Stm: Spatiotemporal and motion encoding for action recognition

Jiang, Boyuan, Wang, MengMeng, Gan, Weihao, Wu, Wei, and Yan, Junjie

International Conference on Computer Vision (ICCV) 2019

Abs HTML PDF

Spatiotemporal and motion features are two complementary and crucial information for video action recognition. Recent state-of-the-art methods adopt a 3D CNN stream to learn spatiotemporal features and another flow stream to learn motion features. In this work, we aim to efficiently encode these two features in a unified 2D framework.

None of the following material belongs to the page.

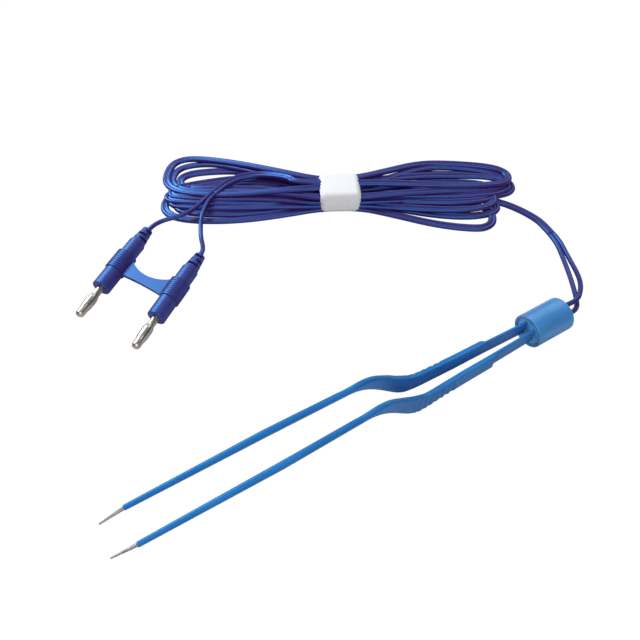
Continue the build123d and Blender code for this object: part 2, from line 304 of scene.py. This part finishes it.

To this end, we first propose a STM block, which contains a Channel-wise SpatioTemporal Module (CSTM) to present the spatiotemporal features and a Channel-wise Motion Module (CMM) to efficiently encode motion features. We then replace original residual blocks in the ResNet architecture with STM blcoks to form a simple yet effective STM network by introducing very limited extra computation cost. Extensive experiments demonstrate that the proposed STM network outperforms the state-of-the-art methods on both temporal-related datasets (i.e., Something-Something v1 & v2 and Jester) and scene-related datasets (i.e., Kinetics-400, UCF-101, and HMDB-51) with the help of encoding spatiotemporal and motion features together.